Louise Helen Coburn - Colby College

Colby College

Coburn was second-generation attendee of Colby College. Her father, the lawyer and politician Stephen Coburn, had graduated from Colby in 1839. The Coburns, prominent and wealthy, were invaluable to Colby's growth as benefactors of the college. Despite this, 18-year-old Louise was heavily scrutinized for admission to Colby. A professor tested her one day from nine in the morning to five in the afternoon on her skills in Latin and Greek to see if she could measure up to Colby's standards. A scholar, writer, and poet, she excelled in an academic environment and became the second woman to graduate from Colby (the first was Mary Low) and the second Sigma Kappa to attain Phi Beta Kappa status (also after Low). Sigma Kappa was important to her, as it showed that in a college with only men's fraternities, a women's sorority group could hold its own and survive on an equal basis. She entered college and developed a strong belief that Sigma Kappa was destined to live and grow.

In 1890, some male students of Colby became concerned that women were doing so well in their classes and protested. Ernest C. Marriner, author of "History of Colby College," wrote: "No small part of the agitation that arose later in regard to the retention of women in the College was prompted by the fact that they persistently ran away with the honors." Due to these conflicts, President Albion Small introduced a plan to end coeducation at Colby and separate women and men into different classes. Coburn, along with her old friend Mary Low Carver, drafted a petition along with 17 other female graduates of Colby to protest the move. Carver wrote most of the letter, but she wrote it in a way that it appeared that Louise had, due to her family's financial ties to the school.

The women wrote in their petition:

"The College seeks to justify itself by an alleged act of higher generosity. She will establish within her precincts a college for women, in which they may go to even higher achievements. But by that decision the College confesses that she made a mistake twenty years ago, and thus places her present alumnae in the anomalous position of being the visible evidence of that mistake."

At first, the women were hesitant to speak out, but they knew they must voice their discontent with Small's decision. Mary Low Carver knew that Louise Coburn's name had to be on the petition in order to give it weight with the college. She wrote to her friend, "We do want you to help us. It seems as if we can't have it otherwise. Your name and influence would have the weight of a dozen of the other names."

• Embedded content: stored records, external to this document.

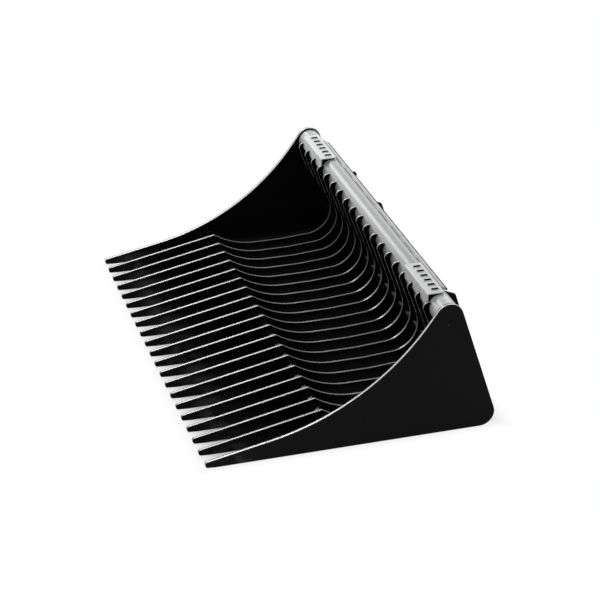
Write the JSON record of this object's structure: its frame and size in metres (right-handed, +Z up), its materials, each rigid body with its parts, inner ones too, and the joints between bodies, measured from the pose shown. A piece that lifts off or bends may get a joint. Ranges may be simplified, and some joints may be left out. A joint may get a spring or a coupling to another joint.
{
  "type": "skeleton rock bucket",
  "caption": "Skeleton rock bucket: plate tines between solid side plates, joined by tubes, with step treads and a rear coupler plate, for sifting rocks from soil.",
  "frame": {"origin": "middle of the bounding box at ground level", "axes": "+X across the bucket's width, -Y to the front where the tips are, +Z up from the ground"},
  "size_m": [1.892, 1.244, 0.5723],
  "materials": {
    "black_paint": "gloss black paint over steel plate",
    "silver_tube": "satin silver paint over steel tube",
    "tread_steel": "bright plated steel"
  },
  "bodies": {
    "root": {"side_plate_left": "black_paint", "side_plate_right": "black_paint", "tine_01": "black_paint", "tine_02": "black_paint", "tine_03": "black_paint", "tine_04": "black_paint", "tine_05": "black_paint", "tine_06": "black_paint", "tine_07": "black_paint", "tine_08": "black_paint", "tine_09": "black_paint", "tine_10": "black_paint", "tine_11": "black_paint", "tine_12": "black_paint", "tine_13": "black_paint", "tine_14": "black_paint", "tine_15": "black_paint", "tine_16": "black_paint", "tine_17": "black_paint", "tine_18": "black_paint", "tine_19": "black_paint", "top_tube": "silver_tube", "front_cross_tube": "black_paint", "rear_cross_tube": "black_paint", "coupler_plate": "black_paint", "coupler_flange": "black_paint", "coupler_lip_left": "black_paint", "coupler_end_left": "black_paint", "step_tread_left": "tread_steel", "eye_lug_left": "black_paint", "inner_gusset_left": "black_paint", "outer_gusset_left": "black_paint", "coupler_lip_right": "black_paint", "coupler_end_right": "black_paint", "step_tread_right": "tread_steel", "eye_lug_right": "black_paint", "inner_gusset_right": "black_paint", "outer_gusset_right": "black_paint", "back_rail": "silver_tube", "corner_lug": "black_paint", "hose_lug": "black_paint"}
  },
  "joints": []
}
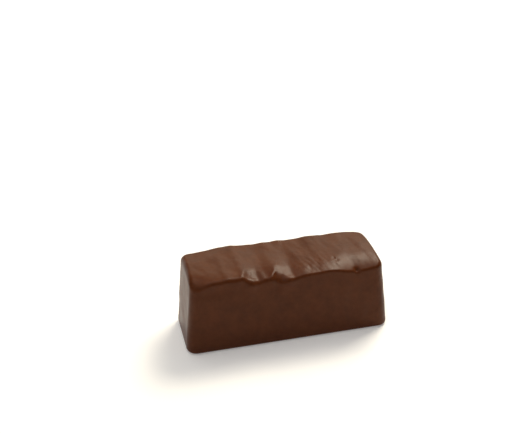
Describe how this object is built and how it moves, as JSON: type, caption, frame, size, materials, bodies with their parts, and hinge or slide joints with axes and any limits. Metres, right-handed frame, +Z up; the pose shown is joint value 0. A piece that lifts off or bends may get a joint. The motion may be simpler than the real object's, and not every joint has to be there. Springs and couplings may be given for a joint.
{
  "type": "glazed peanut candy",
  "caption": "Unwrapped bar-shaped candy in a milk-chocolate glaze, with soft cross folds on top and a flat base it rests on.",
  "frame": {"origin": "centre of the flat base, on the surface the candy rests on", "axes": "+X along the candy's length, +Y across its width from the shown long side to the far one, +Z up from the base"},
  "size_m": [0.045, 0.0164, 0.0175],
  "materials": {
    "milk_chocolate_glaze": "satin milk-chocolate glaze, set after flowing"
  },
  "bodies": {
    "root": {"glazed_candy": "milk_chocolate_glaze"}
  },
  "joints": []
}
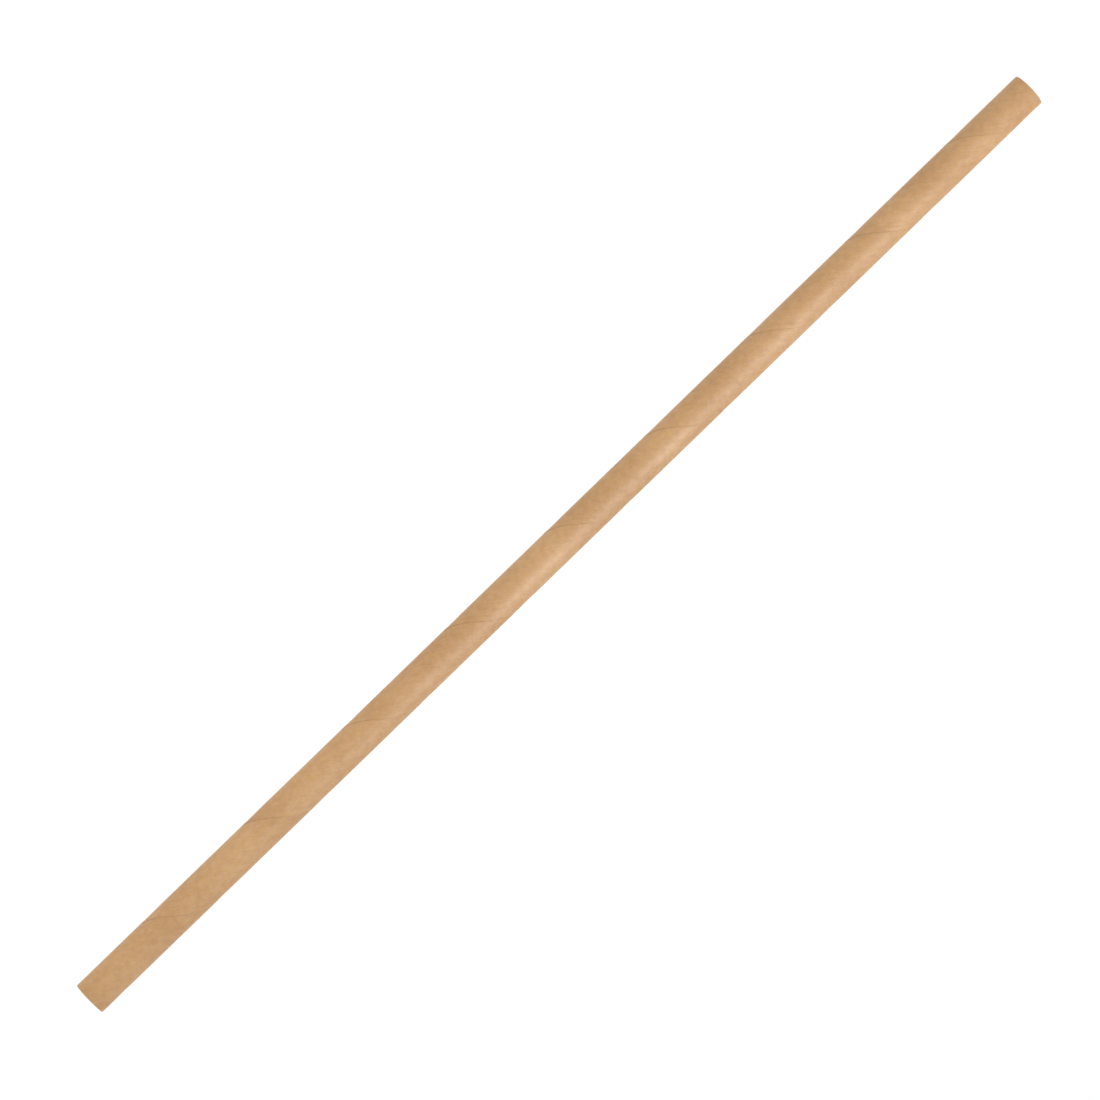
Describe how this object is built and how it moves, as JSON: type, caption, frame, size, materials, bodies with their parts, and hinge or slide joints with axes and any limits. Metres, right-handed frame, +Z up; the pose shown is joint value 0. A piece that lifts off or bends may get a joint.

Even with a Coburn name on the petition, however, the proposal passed and Colby College split into two separate educational establishments, one for men and one for women. Coburn was appointed to the committee to lead the new Women's Division. Despite her disapproval of the plan, she accepted the appointment to ensure Colby women received the best education possible. She pushed for women to be represented more in the college, and she became the first female Trustee of the college in 1911. She also served as the first President of the Colby Alumnae Association. She lobbied Colby to appoint its first female professor, Ninetta Runnals, and was a strong advocate that Colby should provide better housing for its female students, which it eventually did.